Постоянное присутствие «людей, сидящих под навесом», обращавшихся с пророком с привычной бесцеремонностью «братьев», с годами все больше тяготило его.
Верующие приходили к Мухаммеду посоветоваться, поделиться новостями или просто поболтать, когда им заблагорассудится, не дожидаясь приглашения и не заботясь о том, занят ли он или свободен.
– Мухаммед! – громко кричали они у дверей его дома, и кричали до тех пор, пока он не выходил к ним.
Жены Мухаммеда не вели жизнь затворниц – родственники и знакомые, по словам современников, толпились в их небольших домиках с утра до вечера.
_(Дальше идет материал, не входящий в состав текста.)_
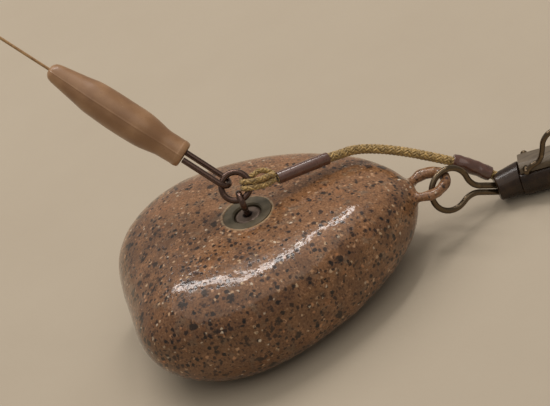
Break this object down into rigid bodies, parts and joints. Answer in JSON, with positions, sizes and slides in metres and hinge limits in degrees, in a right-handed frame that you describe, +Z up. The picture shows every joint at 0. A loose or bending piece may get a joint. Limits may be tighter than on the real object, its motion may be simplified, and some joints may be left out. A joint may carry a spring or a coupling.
{
  "type": "fishing_lead_with_swivel_rig",
  "caption": "Stone-coated fishing lead with a plug-in ring swivel, a rubber-sleeved hooklink and a braided tether that runs to a wire link and a dark line clip.",
  "frame": {"origin": "On the lead's flat underside, straight below the axis of the socket in its top face", "axes": "+X runs along the lead to its nose and on to the clip, +Z is up, and the picture is taken from the -Y side"},
  "size_m": [0.0888, 0.0499, 0.0618],
  "materials": {
    "lead_metal": "dull grey cast lead under the coating",
    "stone_coat": "glossy brown stone-look coating with black and cream specks",
    "bare_wire": "bare stainless wire and fitting",
    "bronze_wire": "dark bronze-black wire with bright highlights",
    "barrel_metal": "grey-brown swivel barrel with a low sheen",
    "socket_plastic": "dark grey-green moulded socket",
    "braid": "gold and olive braided line",
    "shrink_tube": "dark brown glossy shrink tube",
    "hooklink": "thin tan braided hooklink",
    "tan_rubber": "soft tan rubber with a low sheen",
    "link_wire": "dark bronze wire with bright highlights",
    "clip_plastic": "near-black brown satin plastic",
    "saddle_plastic": "grey-brown matte plastic"
  },
  "bodies": {
    "lead": {"lead_core": "lead_metal", "stone_coating": "stone_coat", "nose_loop": "bare_wire", "loop_coating": "stone_coat", "socket_sleeve": "socket_plastic"},
    "plug": {"upper_eye": "bronze_wire", "front_tube": "shrink_tube", "tether_front": "braid"},
    "barrel": {"swivel_barrel": "barrel_metal"},
    "lower_ring": {"lower_eye": "bronze_wire"},
    "ring": {"rig_ring": "bronze_wire", "tether_loop": "braid"},
    "link": {"quick_link": "bronze_wire"},
    "spinner": {"link_barrel": "barrel_metal"},
    "hooklink": {"hooklink_eye": "bronze_wire", "hooklink_knot": "hooklink", "hooklink_line": "hooklink", "hooklink_end_loop": "hooklink"},
    "sleeve": {"anti_tangle_sleeve": "tan_rubber"},
    "clip": {"lead_link": "link_wire", "front_collar": "clip_plastic", "clip_body": "clip_plastic", "clip_saddle": "saddle_plastic", "tail_cap": "clip_plastic", "tether_rear": "braid", "rear_tube": "shrink_tube"},
    "keeper": {"keeper_wire": "link_wire"},
    "tail": {"tail_eye": "bare_wire"}
  },
  "joints": [
    {"name": "plug_pull", "type": "slide", "parent": "lead", "child": "plug", "axis": [0, 0, 1], "range_m": [0, 0.006], "deforming": ["tether_front", "front_tube"]},
    {"name": "barrel_spin", "type": "hinge", "parent": "plug", "child": "barrel", "pos_m": [0, 0, 0.0123], "axis": [0, 0, 1], "continuous": true},
    {"name": "lower_eye_spin", "type": "hinge", "parent": "barrel", "child": "lower_ring", "pos_m": [0, 0, 0.009], "axis": [0, 0, 1], "continuous": true},
    {"name": "ring_swing", "type": "hinge", "parent": "plug", "child": "ring", "pos_m": [0, 0, 0.01804], "axis": [0.9369, 0.3376, -0.0913], "range_deg": [-10, 40]},
    {"name": "link_swing", "type": "hinge", "parent": "ring", "child": "link", "pos_m": [-0.0013, 0.00185, 0.02076], "axis": [-0.7314, -0.3843, -0.5634], "range_deg": [-20, 25]},
    {"name": "link_barrel_spin", "type": "hinge", "parent": "link", "child": "spinner", "pos_m": [-0.0013, 0.00185, 0.02076], "axis": [-0.5592, 0.4672, 0.6849], "continuous": true},
    {"name": "hooklink_spin", "type": "hinge", "parent": "spinner", "child": "hooklink", "pos_m": [-0.0013, 0.00185, 0.02076], "axis": [-0.5592, 0.4672, 0.6849], "continuous": true},
    {"name": "sleeve_slide", "type": "slide", "parent": "link", "child": "sleeve", "axis": [-0.5592, 0.4672, 0.6849], "range_m": [0, 0.012]},
    {"name": "clip_swing", "type": "hinge", "parent": "lead", "child": "clip", "pos_m": [0.02636, 0, 0.0083], "axis": [0, -1, 0], "range_deg": [-3, 60], "deforming": ["tether_rear", "rear_tube"]},
    {"name": "keeper_open", "type": "hinge", "parent": "clip", "child": "keeper", "pos_m": [0.03736, 0.00063, 0.00487], "axis": [-0.225, -0.9744, 0], "range_deg": [0, 60]},
    {"name": "tail_spin", "type": "hinge", "parent": "clip", "child": "tail", "pos_m": [0.05138, -0.0026, 0.00257], "axis": [0.9744, -0.225, 0], "continuous": true}
  ]
}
В том числе и мужчины, что не доставляло Мухаммеду особого удовольствия – жены его были молоды и привлекательны, ему же шел шестой десяток.
Мухаммед нуждался в уединении. В Мекке он периодически уходил на гору Хира, чтобы молиться, размышлять и предаваться созерцанию. В доме его и Хадиджи – господствовали порядок и тишина. Он не был в те годы ни главой огромного оазиса, ни судьей, ни военачальником.
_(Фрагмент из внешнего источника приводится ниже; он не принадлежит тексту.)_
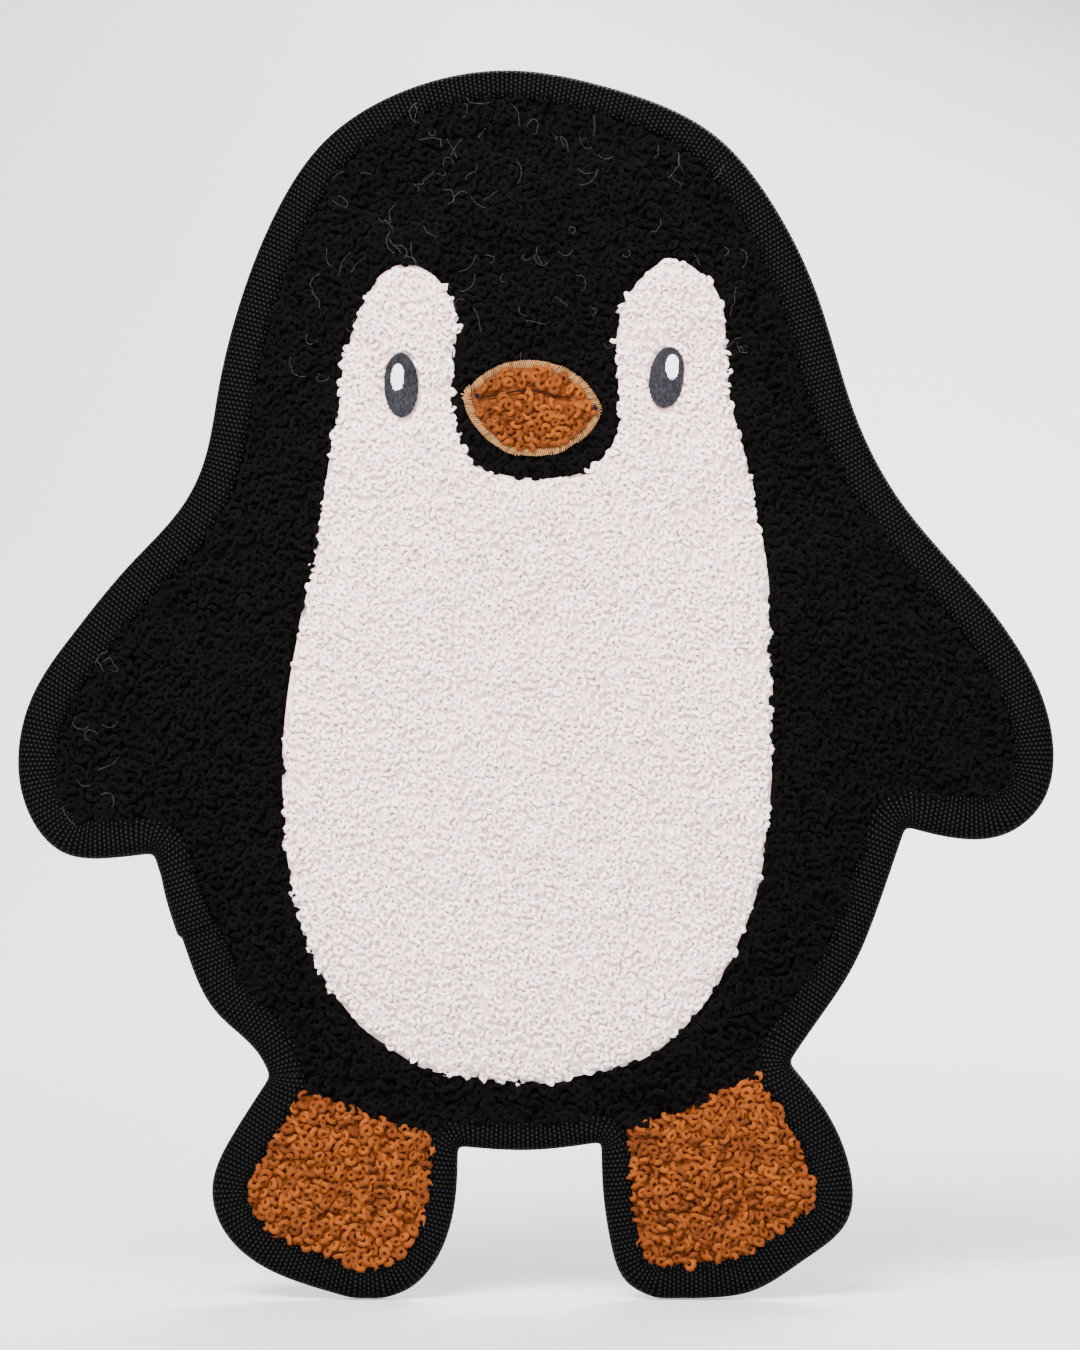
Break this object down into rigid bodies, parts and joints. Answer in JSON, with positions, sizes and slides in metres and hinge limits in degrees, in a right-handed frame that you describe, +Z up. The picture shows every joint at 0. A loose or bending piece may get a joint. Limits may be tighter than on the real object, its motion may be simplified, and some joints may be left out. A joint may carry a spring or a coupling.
{
  "type": "plush penguin",
  "caption": "Flat plush penguin toy with looped pile panels, embroidered eyes, an applied beak and a folded woven edge tape; its flippers and feet flex at their roots.",
  "frame": {"origin": "midway across and through the toy, on the surface that its feet stand on", "axes": "+Z up, the face looks along -Y, and left names are the -X side, left as seen from the front"},
  "size_m": [0.259, 0.0296, 0.3073],
  "materials": {
    "black_pile": "looped pile",
    "white_pile": "looped pile",
    "orange_pile": "looped pile",
    "edge_tape": "woven, slight sheen",
    "black_thread": "twisted thread",
    "white_thread": "twisted thread",
    "gold_thread": "satin stitch",
    "slate_thread": "satin stitch",
    "pale_thread": "satin stitch",
    "wadding": "loose fibre",
    "squeaker_shell": "moulded",
    "squeaker_reed": "moulded"
  },
  "bodies": {
    "torso": {"front_body_panel": "black_pile", "belly_panel": "white_pile", "belly_seam_thread": "white_thread", "back_body_panel": "black_pile", "squeaker_bulb": "squeaker_shell", "squeaker_reed": "squeaker_reed", "body_wadding": "wadding", "beak_border": "gold_thread", "beak_patch": "orange_pile", "beak_mouth_stitch": "black_thread", "left_eye": "slate_thread", "right_eye": "slate_thread", "left_eye_highlight": "pale_thread", "right_eye_highlight": "pale_thread", "left_foot_seam_thread": "black_thread", "right_foot_seam_thread": "black_thread", "head_binding": "edge_tape", "head_binding_stitch": "black_thread", "left_side_binding": "edge_tape", "left_side_binding_stitch": "black_thread", "right_side_binding": "edge_tape", "right_side_binding_stitch": "black_thread", "crotch_binding": "edge_tape", "crotch_binding_stitch": "black_thread"},
    "left_flipper": {"left_flipper_front_panel": "black_pile", "left_flipper_back_panel": "black_pile", "left_flipper_wadding": "wadding", "left_flipper_binding": "edge_tape", "left_flipper_binding_stitch": "black_thread"},
    "right_flipper": {"right_flipper_front_panel": "black_pile", "right_flipper_back_panel": "black_pile", "right_flipper_wadding": "wadding", "right_flipper_binding": "edge_tape", "right_flipper_binding_stitch": "black_thread"},
    "left_foot": {"left_foot_front_panel": "orange_pile", "left_foot_back_panel": "black_pile", "left_foot_wadding": "wadding", "left_foot_binding": "edge_tape", "left_foot_binding_stitch": "black_thread"},
    "right_foot": {"right_foot_front_panel": "orange_pile", "right_foot_back_panel": "black_pile", "right_foot_wadding": "wadding", "right_foot_binding": "edge_tape", "right_foot_binding_stitch": "black_thread"}
  },
  "joints": [
    {"name": "left_flipper_fold", "type": "hinge", "parent": "torso", "child": "left_flipper", "pos_m": [-0.0904, 0, 0.1576], "axis": [0.1114, 0, 0.9938], "range_deg": [-45, 45], "stiffness_Nm_per_rad": 0.05},
    {"name": "right_flipper_fold", "type": "hinge", "parent": "torso", "child": "right_flipper", "pos_m": [0.0902, 0, 0.16115], "axis": [0.0507, 0, -0.9987], "range_deg": [-45, 45], "stiffness_Nm_per_rad": 0.05},
    {"name": "left_foot_fold", "type": "hinge", "parent": "torso", "child": "left_foot", "pos_m": [-0.043, 0, 0.04675], "axis": [-0.9371, 0, 0.3489], "range_deg": [-45, 45], "stiffness_Nm_per_rad": 0.05},
    {"name": "right_foot_fold", "type": "hinge", "parent": "torso", "child": "right_foot", "pos_m": [0.0398, 0, 0.049], "axis": [-0.9202, 0, -0.3916], "range_deg": [-45, 45], "stiffness_Nm_per_rad": 0.05}
  ]
}
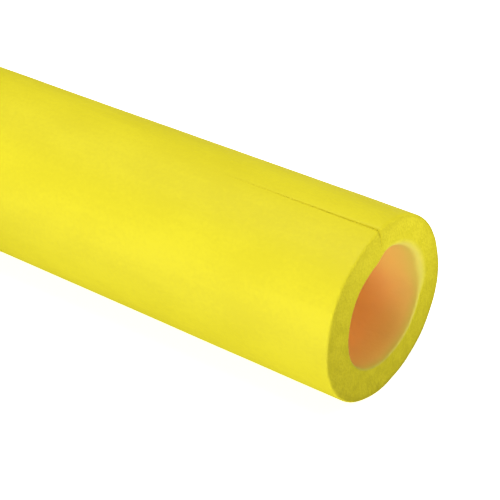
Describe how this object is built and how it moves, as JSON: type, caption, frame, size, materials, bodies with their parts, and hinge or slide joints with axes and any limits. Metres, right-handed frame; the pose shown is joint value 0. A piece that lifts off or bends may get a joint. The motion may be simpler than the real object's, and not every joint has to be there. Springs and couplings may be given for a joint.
{
  "type": "slit foam tube",
  "caption": "Hollow round tube of closed-cell foam with plain cut ends and one lengthwise slit, whose springy side walls open so that it can be pushed over a pole or rail.",
  "frame": {"origin": "on the bore's axis at mid-length", "axes": "+X along the bore, +Z from the axis straight up through the slit, +Y to the left wall"},
  "size_m": [1, 0.06, 0.0599],
  "materials": {
    "foam": "matte"
  },
  "bodies": {
    "back_wall": {"back_wall": "foam"},
    "left_wall": {"left_wall": "foam"},
    "right_wall": {"right_wall": "foam"}
  },
  "joints": [
    {"name": "left_wall_flex", "type": "hinge", "parent": "back_wall", "child": "left_wall", "pos_m": [0, 0.02121, -0.02121], "axis": [-1, 0, 0], "range_deg": [0, 28], "stiffness_Nm_per_rad": 0.5, "springref_deg": -2.86},
    {"name": "right_wall_flex", "type": "hinge", "parent": "back_wall", "child": "right_wall", "pos_m": [0, -0.02121, -0.02121], "axis": [1, 0, 0], "range_deg": [0, 28], "stiffness_Nm_per_rad": 0.5, "springref_deg": -2.86}
  ]
}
В Медине Мухаммед не мог уединяться в своем доме, а о том, чтобы удалиться в пустынные окрестности, нельзя было и помышлять – слишком много забот тяготело над ним, слишком много врагов поклялись убить его.
В Медине для религиозного уединения Мухаммед стал удаляться в мечеть – там для него ставили палатку, в которой он и укрывался на два-три дня для молитвы, поста и созерцания. Во время такого уединения его не тревожили по пустякам.
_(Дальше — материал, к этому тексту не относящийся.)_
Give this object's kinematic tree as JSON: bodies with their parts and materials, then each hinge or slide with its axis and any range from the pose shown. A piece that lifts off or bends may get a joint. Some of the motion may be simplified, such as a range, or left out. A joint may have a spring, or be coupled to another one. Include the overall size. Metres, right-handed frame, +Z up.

Ко времени битвы при Оходе семья Мухаммеда уже не испытывала материальных трудностей – военная добыча и добровольные пожертвования новообращенных с избытком покрывали скромные потребности пророка. На пастбищах в окрестностях Медины паслось принадлежащее лично Мухаммеду стадо верблюдиц, у него было дорогое оружие, любимице Айше он подарил жемчужное ожерелье – надо думать, что и другие жены получали дорогие подарки, ибо пророк был справедлив и очень ценил покой в семье. И все же Мухаммед сохранил прежний образ жизни, отличавшийся умеренностью, едва не переходившей в аскетизм. Одежда его была столь же бедна, еда – столь же неприхотлива, как и в первые годы пророчества. Скромные глинобитные хижины, в которых разместилась его семья после переселения из Мекки, не перестраивались и не расширялись, для новых жен их строили точно такими же: с небольшой «гостиной» и крошечной спальней, такой крошечной, что, по словам Айши, ей приходилось подгибать ноги, когда во время ночных молитв Мухаммед должен был класть земные поклоны. «Удобств» не было ни в хижинах, ни во дворе; случалось, что во время ночных прогулок в расположенную поблизости рощу финиковых пальм с женами пророка, которых принимали за легкомысленных рабынь, пытались заигрывать молодые повесы, что было жестоким оскорблением и чести жен, и чести Мухаммеда. Возможность ошибиться, однако, не очень, пугала повес – пророк не был окружен ореолом безусловной святости, а Мухаммед, «правитель Медины», не обладал столь уж существенной властью.